As Marguerite reports in Victory Cookbook (Chancellor Press, 2002), February 1952, saw the new Queen and her husband, Prince Phillip embark on a Commonwealth tour.
At that time, Britain still was far from having recovered from the ravages of WWII. Meat, the final rationed item, was not deregulated until June 1954. When at long last queuing for limited supplies of food was no longer necessary, people gleefully tore up their ration books.
The end of meat rationing was timely. A few months earlier, a disease had killed many of the nation's rabbits, particular in Kent, where the population was nearly wiped out. During the war and post-war years, rabbit had helped to eke out the few ounces of meat allocated to each person.

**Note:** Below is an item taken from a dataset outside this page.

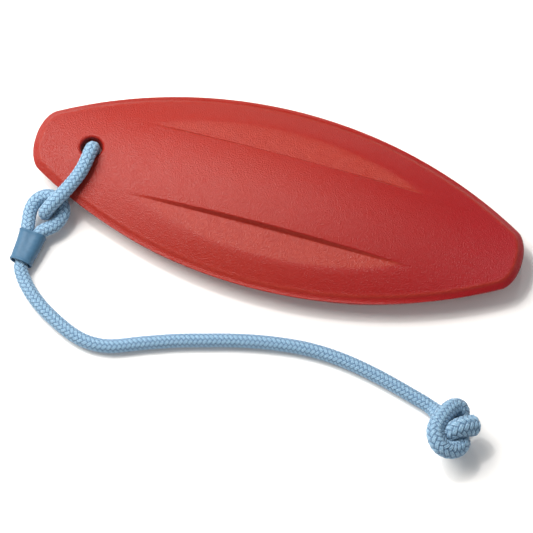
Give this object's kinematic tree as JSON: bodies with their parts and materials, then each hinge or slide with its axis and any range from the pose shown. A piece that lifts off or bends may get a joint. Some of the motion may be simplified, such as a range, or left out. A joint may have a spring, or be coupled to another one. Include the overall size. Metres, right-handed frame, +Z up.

A month earlier, fats had been taken off the ration. This too was cause for celebration. Then a "frantic call" came to the food guru at Harrods, asking what to do with pastry that had turned sticky and greasy. During rationing, people had become unfamiliar with handling rich ingredients. They didn't know pastry had to be refrigerated between rollings.
Ms Patten had a cooking show on BBC Television, and during a period of freak weather conditions, an episode became visible in America. When a call came in reporting that US watchers could see "a dame making a pud," BBC and Marguerite Patten realized that hers was the first British broadcast to be received on US television by direct transmission.